Однако зачастую эти издания приходится создавать за пределами России, а медиа-среда внутри страны за прошедшие 20 лет подверглась настолько серьезному давлению, что журналисты уже без подсказки властей или начальства знают, о чем им нельзя писать. Это следует из слов Константина Эггерта, обозревателя Deutsche Welle, в прошлом – руководителя Московского бюро Русской службы Би-Би-Си, также некоторое время работавшего на радио «Коммерсант FM».
Именно на радио «Коммерсант FM», по словам Константина Эггерта, это и случилось: «Был случай, когда я допустил самоцензуру – это когда Путин развелся. Еще до того, как кто-либо мне позвонил, я знал, что имя его предполагаемой подруги – известной гимнастки – не должно прозвучать в эфире. Я так и сказал себе – «обойдись-ка ты без этого». Позже мне предъявлялись другие различные требования, и в результате я ушел оттуда, но в данном случае я легко готов признать, что подверг себя самоцензуре». «Очень часто ты чувствуешь, что это – часть твоей работы, потому что тебе нужно защищать свою команду, и если этого не сделать, то люди потеряют свои места. Всегда есть какое-то объяснение. Но в конце концов это разлагает тебя, потому что это изменяет твой подход к работе, и это остается с тобой, даже если ты уволился».
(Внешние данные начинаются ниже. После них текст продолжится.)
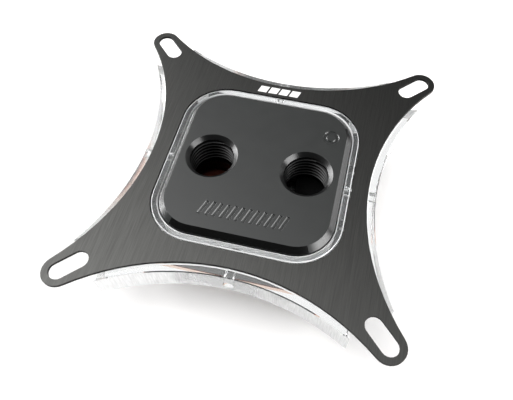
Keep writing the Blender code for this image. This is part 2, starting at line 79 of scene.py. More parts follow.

Обозреватель Deutsche Welle говорит, что в 1990-х годах у российского политического класса было нормальное отношение к свободе медиа, и увидеть на телеканале «Россия» людей, противоположных по убеждениям, и при этом критикующих Кремль было обычным делом: «К сожалению, эти славные дни уже очень в прошлом, и они в прошлом не случайно. И не только Путин ответственен за это: это также развитие общества, которое склонилось к определенному однообразию, которое шло в ногу с тем переделыванием сознания россиян, которому их подверг режим Путина. Нынешний уровень цензуры вырос из постепенно выросшего в обществе ощущения, что ему не очень нужна информация».
Константин Эггерт описал процедуру общения Кремля с руководителями медиа в России: «Это не просто рассказ представителям медиа о том, что Кремль думает по тому или иному информационному поводу, это еще и подсказки, какое именно освещение этих поводов Кремлю бы хотелось увидеть. Иногда – прямо со списком экспертов, которых Кремль рекомендует для использования по данной теме».
Константин Сонин, профессор Школы публичной политики Университета Чикаго, описал природу цензуры следующим образом: «У цензуры, как правило, две причины: первая – те, кто ее вводит, полагают, что она укрепляет стабильность власти, и лидер, опасаясь потери этой власти, пытается воспрепятствовать самоорганизации людей против режима, поэтому нуждается в цензуре. Вторая – такие лидеры просто не хотят, чтобы про них говорили плохие вещи, им просто не нравится это слышать. Не то, чтобы они очень боялись, что их прямо свергнут из-за их коррупции и всего прочего – им просто не нравится, когда люди могут прочесть про их коррупцию».
Ученый также считает, что то, как работает цензура в России, многими исследователями подается как нечто очень изощренное, тогда как методы российской власти в подавлении свободы прессы довольно незатейливы: «Они просто меняют хороших журналистов на плохих. Не на редакторов, которые были такими же смышлеными, как и предыдущие, но с другой идеологией, а на каких-то совсем неизвестных людей, или на тех, у кого нет никаких личных способностей. То есть, это цензура путем привода посредственностей к руководству».
Насколько цензура в России сочетается с массированной пропагандой, которая с 2014 года в жестком режиме внедряет антиукраинские и антизападные установки в сознание россиян?
Отвечая на этот вопрос Русской службы «Голоса Америки», Константин Сонин сказал, что нынешняя пропаганда в России пришла на хорошо подготовленную почву, но теперь она работает все хуже: «Я бы не переоценивал роль теле-пропаганды в России относительно того, как она влияет на мышление россиян. С другой стороны, у населения уже были антиукраинские и антиамериканские настроения, и пропаганда лишь дала им волю. Я вообще уверен, что есть более постоянные вещи, чем институты, демократия, диктатура и прочее. То есть, я думаю, что это было сначала в головах у людей, а потом пропаганда это использовала».
В свою очередь, Константин Эггерт обратил внимание на важную особенность информационной активности Кремля: «То, что нынешняя медийная схема Кремля пытается распространять – это цинизм. И самый большой экспорт таких медиа, как Sputnik или RT – это экспорт цинизма и «теорий заговора». Эта странная смесь конспирологии и цинизма очень выгодна властям, и будет иметь очень тяжелые последствия для российского общества даже после ухода Путина. Она говорит человеку, что от него ничего не зависит. Россия становится страной циников».